- **THE PROBLEM**:
Quote the line containing "What parts and" and all lines that follow it in the listing below, exactly as written.

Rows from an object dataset
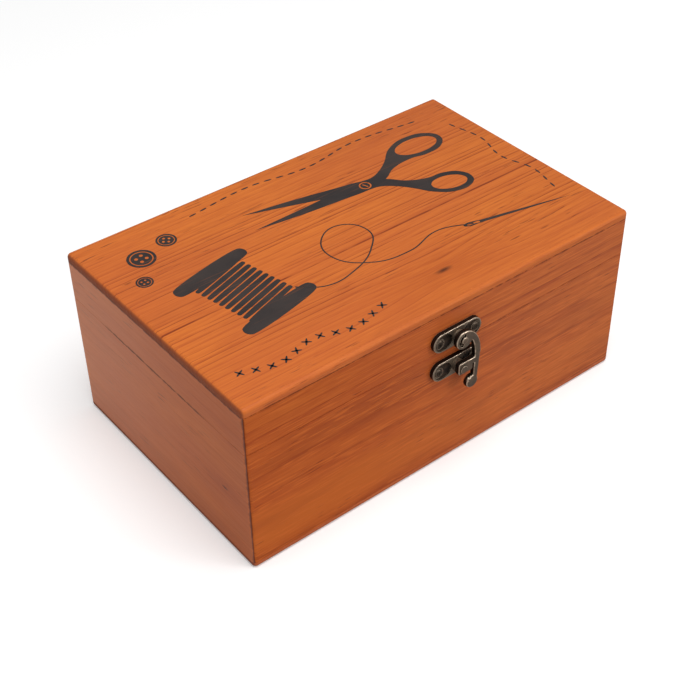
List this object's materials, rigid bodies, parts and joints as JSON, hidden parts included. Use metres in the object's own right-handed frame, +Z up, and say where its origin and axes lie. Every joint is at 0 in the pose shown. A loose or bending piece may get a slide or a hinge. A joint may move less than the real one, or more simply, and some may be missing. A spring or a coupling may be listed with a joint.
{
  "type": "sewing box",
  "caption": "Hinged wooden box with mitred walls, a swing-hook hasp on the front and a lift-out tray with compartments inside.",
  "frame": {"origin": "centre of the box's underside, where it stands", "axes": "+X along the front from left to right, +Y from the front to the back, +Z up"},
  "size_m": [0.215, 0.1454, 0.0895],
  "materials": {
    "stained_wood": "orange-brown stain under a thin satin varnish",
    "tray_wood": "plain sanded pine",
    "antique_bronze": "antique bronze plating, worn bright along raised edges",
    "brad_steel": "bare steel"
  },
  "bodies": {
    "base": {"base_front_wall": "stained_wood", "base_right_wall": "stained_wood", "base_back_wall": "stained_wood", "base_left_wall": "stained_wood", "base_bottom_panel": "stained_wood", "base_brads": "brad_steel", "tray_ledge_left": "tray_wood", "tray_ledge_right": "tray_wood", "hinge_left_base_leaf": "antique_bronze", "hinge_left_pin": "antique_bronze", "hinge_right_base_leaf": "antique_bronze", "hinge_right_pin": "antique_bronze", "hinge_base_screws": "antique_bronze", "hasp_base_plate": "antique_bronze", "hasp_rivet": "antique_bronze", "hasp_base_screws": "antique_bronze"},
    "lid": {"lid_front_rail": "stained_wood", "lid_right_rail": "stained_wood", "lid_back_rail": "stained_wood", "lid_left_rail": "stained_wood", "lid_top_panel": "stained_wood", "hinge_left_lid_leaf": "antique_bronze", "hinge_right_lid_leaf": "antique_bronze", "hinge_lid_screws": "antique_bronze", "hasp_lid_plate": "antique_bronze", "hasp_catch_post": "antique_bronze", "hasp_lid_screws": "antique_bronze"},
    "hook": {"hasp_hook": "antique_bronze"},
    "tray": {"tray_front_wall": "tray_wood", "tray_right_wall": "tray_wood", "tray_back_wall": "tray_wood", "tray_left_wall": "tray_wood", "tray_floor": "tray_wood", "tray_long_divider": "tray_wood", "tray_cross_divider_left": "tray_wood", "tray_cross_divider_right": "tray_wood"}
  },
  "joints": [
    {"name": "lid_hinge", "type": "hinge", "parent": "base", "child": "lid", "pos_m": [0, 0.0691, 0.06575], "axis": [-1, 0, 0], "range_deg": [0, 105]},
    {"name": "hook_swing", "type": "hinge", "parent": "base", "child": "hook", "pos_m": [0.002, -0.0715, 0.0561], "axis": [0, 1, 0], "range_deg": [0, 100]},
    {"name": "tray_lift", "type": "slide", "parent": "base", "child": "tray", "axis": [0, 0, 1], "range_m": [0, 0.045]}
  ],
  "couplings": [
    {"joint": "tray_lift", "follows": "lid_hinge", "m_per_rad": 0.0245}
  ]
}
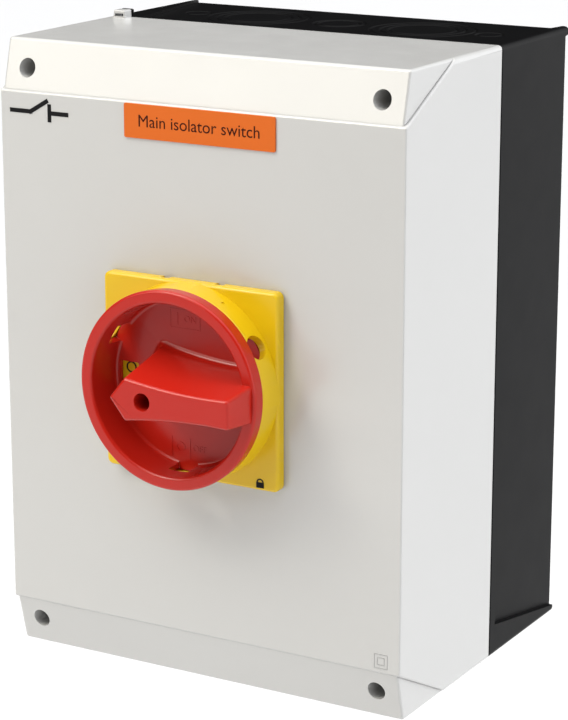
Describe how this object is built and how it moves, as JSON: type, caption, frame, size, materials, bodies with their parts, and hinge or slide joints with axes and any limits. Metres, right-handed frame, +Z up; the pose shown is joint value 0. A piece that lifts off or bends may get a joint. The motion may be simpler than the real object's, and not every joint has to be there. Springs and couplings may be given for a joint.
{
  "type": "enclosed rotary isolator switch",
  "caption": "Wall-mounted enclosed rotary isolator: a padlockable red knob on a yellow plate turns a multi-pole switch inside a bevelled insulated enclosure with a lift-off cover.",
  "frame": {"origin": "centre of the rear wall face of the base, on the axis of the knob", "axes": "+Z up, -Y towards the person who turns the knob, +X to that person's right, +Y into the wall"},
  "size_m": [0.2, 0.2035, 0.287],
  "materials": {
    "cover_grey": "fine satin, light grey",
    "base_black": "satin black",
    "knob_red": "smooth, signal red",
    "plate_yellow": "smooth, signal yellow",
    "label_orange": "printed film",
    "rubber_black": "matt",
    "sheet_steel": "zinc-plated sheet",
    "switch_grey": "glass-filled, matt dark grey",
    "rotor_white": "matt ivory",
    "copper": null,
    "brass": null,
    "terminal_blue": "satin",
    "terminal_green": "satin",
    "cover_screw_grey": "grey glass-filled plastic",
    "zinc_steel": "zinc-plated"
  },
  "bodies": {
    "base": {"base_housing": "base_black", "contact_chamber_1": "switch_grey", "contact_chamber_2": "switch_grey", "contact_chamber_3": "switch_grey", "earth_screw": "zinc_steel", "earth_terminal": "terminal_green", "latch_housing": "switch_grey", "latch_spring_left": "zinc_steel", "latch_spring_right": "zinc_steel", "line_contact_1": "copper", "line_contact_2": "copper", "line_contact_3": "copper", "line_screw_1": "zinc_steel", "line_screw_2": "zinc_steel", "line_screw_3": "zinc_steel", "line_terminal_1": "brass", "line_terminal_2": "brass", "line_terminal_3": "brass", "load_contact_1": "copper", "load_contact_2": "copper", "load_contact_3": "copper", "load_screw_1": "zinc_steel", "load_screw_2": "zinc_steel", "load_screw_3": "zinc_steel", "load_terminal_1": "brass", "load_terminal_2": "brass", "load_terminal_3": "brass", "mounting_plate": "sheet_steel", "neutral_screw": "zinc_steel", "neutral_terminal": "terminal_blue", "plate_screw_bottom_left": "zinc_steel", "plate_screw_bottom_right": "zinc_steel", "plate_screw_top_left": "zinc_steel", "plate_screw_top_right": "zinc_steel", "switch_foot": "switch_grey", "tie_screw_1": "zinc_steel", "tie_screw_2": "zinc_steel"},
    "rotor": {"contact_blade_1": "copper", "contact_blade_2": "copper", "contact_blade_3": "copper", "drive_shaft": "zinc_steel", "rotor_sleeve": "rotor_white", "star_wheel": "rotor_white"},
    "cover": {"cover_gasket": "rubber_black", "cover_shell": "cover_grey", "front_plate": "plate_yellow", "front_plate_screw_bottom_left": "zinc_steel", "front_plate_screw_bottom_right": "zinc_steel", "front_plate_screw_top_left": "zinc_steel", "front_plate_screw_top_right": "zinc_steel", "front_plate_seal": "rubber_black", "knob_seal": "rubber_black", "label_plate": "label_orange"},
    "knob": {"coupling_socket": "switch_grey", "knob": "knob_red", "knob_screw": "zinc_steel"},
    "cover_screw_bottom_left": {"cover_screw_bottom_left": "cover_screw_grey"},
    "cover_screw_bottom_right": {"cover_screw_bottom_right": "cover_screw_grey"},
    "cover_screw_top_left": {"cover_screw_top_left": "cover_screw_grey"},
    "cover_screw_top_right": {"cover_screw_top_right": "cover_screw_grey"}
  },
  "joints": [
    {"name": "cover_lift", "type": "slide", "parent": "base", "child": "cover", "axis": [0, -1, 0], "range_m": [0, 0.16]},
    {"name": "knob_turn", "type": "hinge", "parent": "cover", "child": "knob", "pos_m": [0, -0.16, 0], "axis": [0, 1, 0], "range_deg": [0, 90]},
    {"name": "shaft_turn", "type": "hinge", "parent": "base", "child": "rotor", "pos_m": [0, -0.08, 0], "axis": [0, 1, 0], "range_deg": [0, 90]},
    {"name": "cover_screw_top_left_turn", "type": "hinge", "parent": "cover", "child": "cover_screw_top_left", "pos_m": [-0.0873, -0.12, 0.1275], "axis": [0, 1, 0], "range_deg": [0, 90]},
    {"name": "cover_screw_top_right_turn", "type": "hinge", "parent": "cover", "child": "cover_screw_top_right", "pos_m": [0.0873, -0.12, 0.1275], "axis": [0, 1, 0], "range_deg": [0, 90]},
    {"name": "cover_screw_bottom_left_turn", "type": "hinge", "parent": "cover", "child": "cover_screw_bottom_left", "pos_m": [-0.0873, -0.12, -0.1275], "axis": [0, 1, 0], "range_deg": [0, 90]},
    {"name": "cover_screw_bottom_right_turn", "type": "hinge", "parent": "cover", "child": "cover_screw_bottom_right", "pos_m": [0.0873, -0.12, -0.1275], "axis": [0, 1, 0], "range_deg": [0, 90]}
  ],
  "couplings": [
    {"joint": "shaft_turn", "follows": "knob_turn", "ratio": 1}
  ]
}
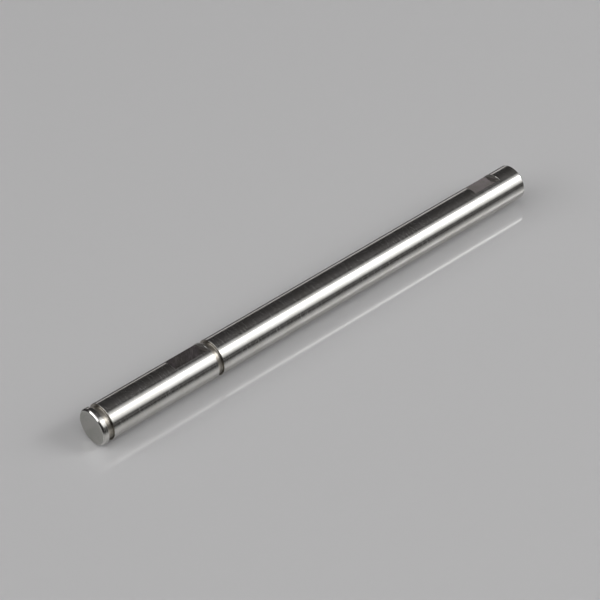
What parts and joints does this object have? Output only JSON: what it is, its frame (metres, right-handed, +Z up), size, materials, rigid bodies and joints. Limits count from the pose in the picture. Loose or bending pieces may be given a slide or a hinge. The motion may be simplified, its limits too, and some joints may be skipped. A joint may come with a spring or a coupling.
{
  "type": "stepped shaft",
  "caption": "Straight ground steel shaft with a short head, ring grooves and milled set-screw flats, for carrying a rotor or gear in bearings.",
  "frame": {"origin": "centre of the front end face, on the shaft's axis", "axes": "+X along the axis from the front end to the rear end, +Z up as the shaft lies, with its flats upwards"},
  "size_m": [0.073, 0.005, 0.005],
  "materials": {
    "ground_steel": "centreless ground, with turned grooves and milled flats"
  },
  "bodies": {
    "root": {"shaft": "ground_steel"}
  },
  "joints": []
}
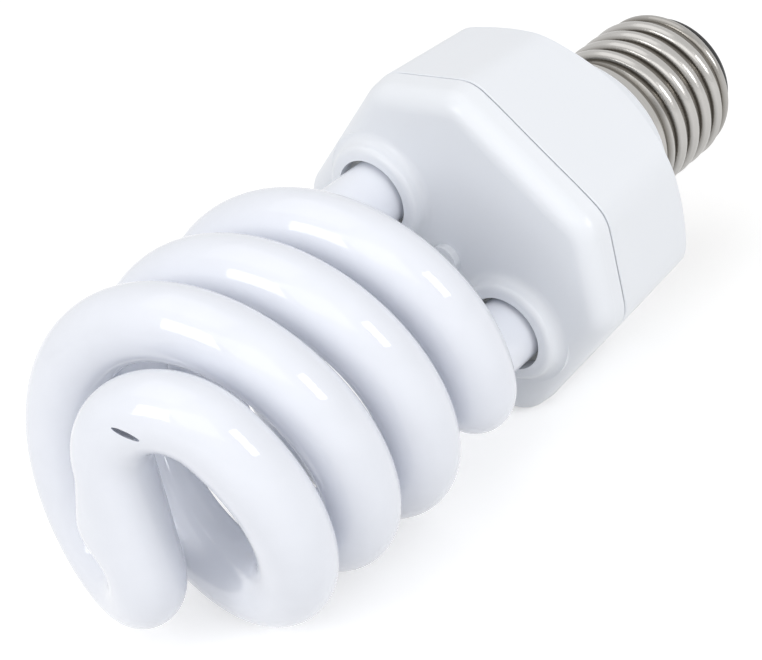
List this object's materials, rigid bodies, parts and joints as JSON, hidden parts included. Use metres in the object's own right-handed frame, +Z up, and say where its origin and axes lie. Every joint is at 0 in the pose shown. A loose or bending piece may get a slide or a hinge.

- **RESPONSE TO THE EXERCISE**:
What parts and joints does this object have? Output only JSON: what it is, its frame (metres, right-handed, +Z up), size, materials, rigid bodies and joints. Limits count from the pose in the picture. Loose or bending pieces may be given a slide or a hinge. The motion may be simplified, its limits too, and some joints may be skipped. A joint may come with a spring or a coupling.
{
  "type": "stepped shaft",
  "caption": "Straight ground steel shaft with a short head, ring grooves and milled set-screw flats, for carrying a rotor or gear in bearings.",
  "frame": {"origin": "centre of the front end face, on the shaft's axis", "axes": "+X along the axis from the front end to the rear end, +Z up as the shaft lies, with its flats upwards"},
  "size_m": [0.073, 0.005, 0.005],
  "materials": {
    "ground_steel": "centreless ground, with turned grooves and milled flats"
  },
  "bodies": {
    "root": {"shaft": "ground_steel"}
  },
  "joints": []
}
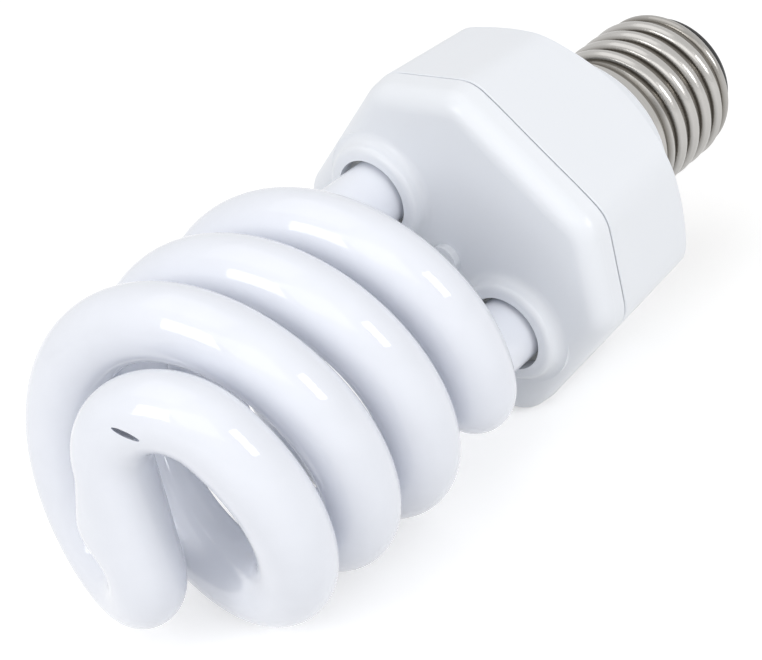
List this object's materials, rigid bodies, parts and joints as JSON, hidden parts included. Use metres in the object's own right-handed frame, +Z up, and say where its origin and axes lie. Every joint is at 0 in the pose shown. A loose or bending piece may get a slide or a hinge.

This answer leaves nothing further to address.